==== Given data

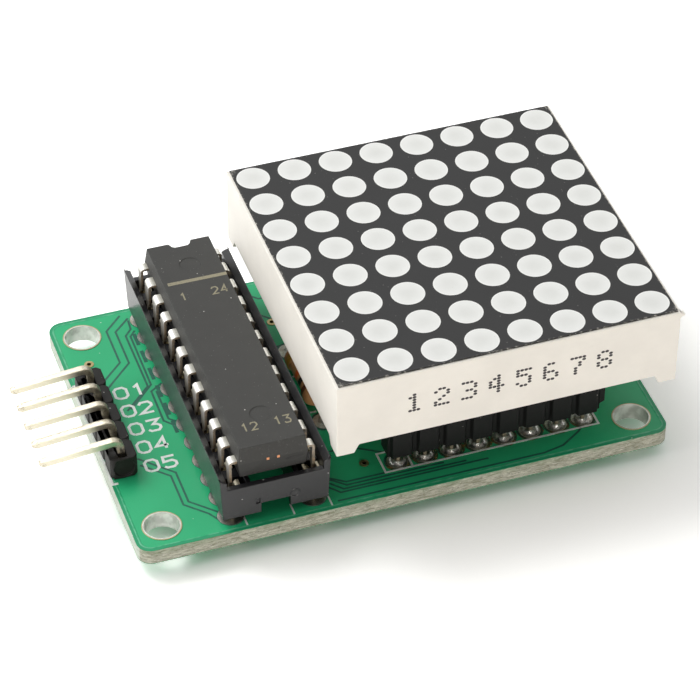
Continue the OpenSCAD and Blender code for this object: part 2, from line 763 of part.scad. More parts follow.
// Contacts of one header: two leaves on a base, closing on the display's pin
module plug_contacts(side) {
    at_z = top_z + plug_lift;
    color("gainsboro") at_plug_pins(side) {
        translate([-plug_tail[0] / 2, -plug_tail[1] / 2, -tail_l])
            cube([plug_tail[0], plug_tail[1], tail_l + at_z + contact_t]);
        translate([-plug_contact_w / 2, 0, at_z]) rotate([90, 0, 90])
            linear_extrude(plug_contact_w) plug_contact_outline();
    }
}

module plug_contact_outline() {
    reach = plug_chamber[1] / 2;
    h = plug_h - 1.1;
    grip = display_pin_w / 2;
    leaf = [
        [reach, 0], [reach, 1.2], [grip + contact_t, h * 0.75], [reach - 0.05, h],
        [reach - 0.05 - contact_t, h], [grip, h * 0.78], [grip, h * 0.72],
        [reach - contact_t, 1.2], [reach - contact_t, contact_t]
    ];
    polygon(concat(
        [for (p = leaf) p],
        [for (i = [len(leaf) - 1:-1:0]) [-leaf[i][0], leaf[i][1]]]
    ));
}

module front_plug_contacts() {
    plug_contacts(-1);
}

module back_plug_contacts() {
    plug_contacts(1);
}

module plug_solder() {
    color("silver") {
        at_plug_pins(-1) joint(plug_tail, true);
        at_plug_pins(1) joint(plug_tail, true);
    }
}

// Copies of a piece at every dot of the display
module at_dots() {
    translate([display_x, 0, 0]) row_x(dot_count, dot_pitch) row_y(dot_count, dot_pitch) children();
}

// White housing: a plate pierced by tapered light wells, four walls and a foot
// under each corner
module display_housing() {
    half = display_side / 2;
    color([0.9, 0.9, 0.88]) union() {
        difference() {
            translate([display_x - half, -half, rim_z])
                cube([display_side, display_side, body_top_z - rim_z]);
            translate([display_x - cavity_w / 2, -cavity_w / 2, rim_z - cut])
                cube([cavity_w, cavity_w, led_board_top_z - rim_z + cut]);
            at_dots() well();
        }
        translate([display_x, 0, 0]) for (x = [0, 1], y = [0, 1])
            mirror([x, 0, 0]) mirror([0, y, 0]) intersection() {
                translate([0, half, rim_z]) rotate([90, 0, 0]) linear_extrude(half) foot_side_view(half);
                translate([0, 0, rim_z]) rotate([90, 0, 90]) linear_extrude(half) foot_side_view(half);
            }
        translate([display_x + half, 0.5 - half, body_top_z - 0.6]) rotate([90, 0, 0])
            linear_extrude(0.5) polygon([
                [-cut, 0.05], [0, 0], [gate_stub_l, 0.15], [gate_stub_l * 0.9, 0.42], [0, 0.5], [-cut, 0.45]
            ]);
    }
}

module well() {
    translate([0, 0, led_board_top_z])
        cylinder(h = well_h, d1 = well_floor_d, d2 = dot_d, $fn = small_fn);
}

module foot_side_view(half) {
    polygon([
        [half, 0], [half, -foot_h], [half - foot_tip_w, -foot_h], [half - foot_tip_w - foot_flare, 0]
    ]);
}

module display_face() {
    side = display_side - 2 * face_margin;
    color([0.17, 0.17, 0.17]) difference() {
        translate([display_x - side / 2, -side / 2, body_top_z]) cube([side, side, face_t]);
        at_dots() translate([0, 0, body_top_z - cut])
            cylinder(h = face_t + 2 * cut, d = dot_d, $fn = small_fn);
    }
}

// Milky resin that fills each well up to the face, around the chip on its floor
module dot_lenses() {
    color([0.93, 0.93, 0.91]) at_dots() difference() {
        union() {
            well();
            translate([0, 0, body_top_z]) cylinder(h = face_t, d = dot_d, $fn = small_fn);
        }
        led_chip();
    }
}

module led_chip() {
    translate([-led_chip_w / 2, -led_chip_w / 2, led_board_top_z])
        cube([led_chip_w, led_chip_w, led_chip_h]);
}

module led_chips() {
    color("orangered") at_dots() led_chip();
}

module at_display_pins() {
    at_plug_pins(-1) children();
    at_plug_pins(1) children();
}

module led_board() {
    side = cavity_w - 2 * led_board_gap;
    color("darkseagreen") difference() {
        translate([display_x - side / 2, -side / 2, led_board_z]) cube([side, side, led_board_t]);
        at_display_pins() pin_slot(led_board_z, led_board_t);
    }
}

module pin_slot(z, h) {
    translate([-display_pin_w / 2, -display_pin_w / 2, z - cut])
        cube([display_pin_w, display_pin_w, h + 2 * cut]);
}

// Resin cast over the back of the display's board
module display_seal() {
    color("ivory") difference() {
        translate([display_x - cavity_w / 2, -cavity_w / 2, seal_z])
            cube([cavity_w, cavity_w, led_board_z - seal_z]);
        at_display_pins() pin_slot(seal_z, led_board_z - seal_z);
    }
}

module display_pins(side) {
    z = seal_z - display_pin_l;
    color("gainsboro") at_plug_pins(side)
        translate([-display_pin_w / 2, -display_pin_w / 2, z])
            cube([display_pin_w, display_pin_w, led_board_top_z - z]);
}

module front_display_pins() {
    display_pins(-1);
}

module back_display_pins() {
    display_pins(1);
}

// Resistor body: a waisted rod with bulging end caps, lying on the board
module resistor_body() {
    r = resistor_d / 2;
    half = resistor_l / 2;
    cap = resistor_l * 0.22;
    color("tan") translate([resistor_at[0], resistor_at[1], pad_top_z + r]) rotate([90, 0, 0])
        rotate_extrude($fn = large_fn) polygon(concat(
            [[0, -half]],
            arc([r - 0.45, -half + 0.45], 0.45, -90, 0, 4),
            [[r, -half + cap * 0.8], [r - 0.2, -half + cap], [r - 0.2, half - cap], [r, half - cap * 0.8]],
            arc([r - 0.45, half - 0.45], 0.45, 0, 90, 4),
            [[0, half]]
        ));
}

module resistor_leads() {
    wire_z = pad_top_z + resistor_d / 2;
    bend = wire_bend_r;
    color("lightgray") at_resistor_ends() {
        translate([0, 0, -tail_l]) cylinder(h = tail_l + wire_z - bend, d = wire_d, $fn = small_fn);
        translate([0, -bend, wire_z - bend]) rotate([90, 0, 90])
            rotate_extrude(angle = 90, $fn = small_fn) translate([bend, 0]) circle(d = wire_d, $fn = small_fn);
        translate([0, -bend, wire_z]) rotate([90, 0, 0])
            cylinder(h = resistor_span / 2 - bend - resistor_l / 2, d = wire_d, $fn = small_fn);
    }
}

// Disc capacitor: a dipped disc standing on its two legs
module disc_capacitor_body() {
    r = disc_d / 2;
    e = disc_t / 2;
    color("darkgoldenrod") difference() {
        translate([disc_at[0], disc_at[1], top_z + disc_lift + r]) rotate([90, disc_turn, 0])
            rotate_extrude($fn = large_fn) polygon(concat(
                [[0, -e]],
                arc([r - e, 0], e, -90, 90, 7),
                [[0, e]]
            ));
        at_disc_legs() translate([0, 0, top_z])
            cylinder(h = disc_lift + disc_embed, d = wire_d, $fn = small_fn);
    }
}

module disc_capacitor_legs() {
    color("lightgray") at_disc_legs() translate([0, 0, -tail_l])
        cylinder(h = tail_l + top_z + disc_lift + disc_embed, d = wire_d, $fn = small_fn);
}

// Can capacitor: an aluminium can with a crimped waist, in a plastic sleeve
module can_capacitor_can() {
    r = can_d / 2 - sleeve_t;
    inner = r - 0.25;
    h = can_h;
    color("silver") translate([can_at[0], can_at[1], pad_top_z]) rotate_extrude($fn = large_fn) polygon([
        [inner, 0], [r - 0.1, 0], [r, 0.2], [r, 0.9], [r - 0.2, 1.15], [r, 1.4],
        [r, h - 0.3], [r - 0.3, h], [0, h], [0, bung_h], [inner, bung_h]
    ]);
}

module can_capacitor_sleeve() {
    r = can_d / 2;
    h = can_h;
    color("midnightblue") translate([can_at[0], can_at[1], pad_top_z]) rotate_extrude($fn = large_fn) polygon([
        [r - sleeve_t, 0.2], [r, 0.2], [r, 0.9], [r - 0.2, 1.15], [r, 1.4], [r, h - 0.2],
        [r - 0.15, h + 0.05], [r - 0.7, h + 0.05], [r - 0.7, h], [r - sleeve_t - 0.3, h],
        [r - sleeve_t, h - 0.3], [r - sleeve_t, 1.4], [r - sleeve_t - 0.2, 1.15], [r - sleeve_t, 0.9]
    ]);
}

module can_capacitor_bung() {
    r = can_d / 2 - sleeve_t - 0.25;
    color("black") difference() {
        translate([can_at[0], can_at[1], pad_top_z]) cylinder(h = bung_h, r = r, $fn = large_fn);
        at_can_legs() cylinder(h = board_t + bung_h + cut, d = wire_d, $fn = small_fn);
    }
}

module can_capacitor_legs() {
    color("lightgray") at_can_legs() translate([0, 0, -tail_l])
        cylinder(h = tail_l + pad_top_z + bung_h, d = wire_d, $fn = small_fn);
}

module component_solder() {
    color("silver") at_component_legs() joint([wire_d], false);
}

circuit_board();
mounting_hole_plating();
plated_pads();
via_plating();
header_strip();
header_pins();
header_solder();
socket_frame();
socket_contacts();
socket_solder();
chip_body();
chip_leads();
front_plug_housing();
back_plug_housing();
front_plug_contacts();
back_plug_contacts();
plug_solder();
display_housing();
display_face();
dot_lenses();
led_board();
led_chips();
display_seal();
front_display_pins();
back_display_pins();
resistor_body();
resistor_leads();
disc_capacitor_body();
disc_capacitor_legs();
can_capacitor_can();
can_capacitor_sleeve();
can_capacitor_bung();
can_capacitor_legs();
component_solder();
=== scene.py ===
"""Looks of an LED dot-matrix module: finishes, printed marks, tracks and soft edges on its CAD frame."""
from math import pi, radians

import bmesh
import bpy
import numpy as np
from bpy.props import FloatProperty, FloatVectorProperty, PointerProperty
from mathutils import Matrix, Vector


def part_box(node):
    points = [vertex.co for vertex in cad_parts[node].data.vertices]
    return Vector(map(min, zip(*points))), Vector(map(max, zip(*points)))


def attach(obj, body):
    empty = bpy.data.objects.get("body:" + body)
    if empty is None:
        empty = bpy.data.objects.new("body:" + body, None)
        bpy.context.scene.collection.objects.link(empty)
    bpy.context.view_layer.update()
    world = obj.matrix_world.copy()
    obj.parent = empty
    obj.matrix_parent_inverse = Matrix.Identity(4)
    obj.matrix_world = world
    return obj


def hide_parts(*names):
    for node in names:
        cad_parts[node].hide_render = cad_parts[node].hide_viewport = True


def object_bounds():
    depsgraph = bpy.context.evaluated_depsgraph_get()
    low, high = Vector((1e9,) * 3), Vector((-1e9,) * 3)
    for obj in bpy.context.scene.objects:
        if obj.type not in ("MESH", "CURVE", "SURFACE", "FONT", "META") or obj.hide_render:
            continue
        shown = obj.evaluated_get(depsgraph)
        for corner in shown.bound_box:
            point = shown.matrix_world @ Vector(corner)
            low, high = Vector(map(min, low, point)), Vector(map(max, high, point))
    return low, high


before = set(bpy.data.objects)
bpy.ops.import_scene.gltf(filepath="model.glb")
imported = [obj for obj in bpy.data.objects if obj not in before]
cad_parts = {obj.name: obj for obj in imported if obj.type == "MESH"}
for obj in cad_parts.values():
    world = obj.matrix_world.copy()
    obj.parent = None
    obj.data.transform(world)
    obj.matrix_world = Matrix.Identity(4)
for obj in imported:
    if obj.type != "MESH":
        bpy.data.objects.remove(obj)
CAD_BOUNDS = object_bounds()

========

Your goal: Extract exactly the run of lines beginning at the line with "circuit_board();" and ending at the line with "points = [vertex.co", including both ends and nothing beyond them.

Complete output:
circuit_board();
mounting_hole_plating();
plated_pads();
via_plating();
header_strip();
header_pins();
header_solder();
socket_frame();
socket_contacts();
socket_solder();
chip_body();
chip_leads();
front_plug_housing();
back_plug_housing();
front_plug_contacts();
back_plug_contacts();
plug_solder();
display_housing();
display_face();
dot_lenses();
led_board();
led_chips();
display_seal();
front_display_pins();
back_display_pins();
resistor_body();
resistor_leads();
disc_capacitor_body();
disc_capacitor_legs();
can_capacitor_can();
can_capacitor_sleeve();
can_capacitor_bung();
can_capacitor_legs();
component_solder();
=== scene.py ===
"""Looks of an LED dot-matrix module: finishes, printed marks, tracks and soft edges on its CAD frame."""
from math import pi, radians

import bmesh
import bpy
import numpy as np
from bpy.props import FloatProperty, FloatVectorProperty, PointerProperty
from mathutils import Matrix, Vector


def part_box(node):
    points = [vertex.co for vertex in cad_parts[node].data.vertices]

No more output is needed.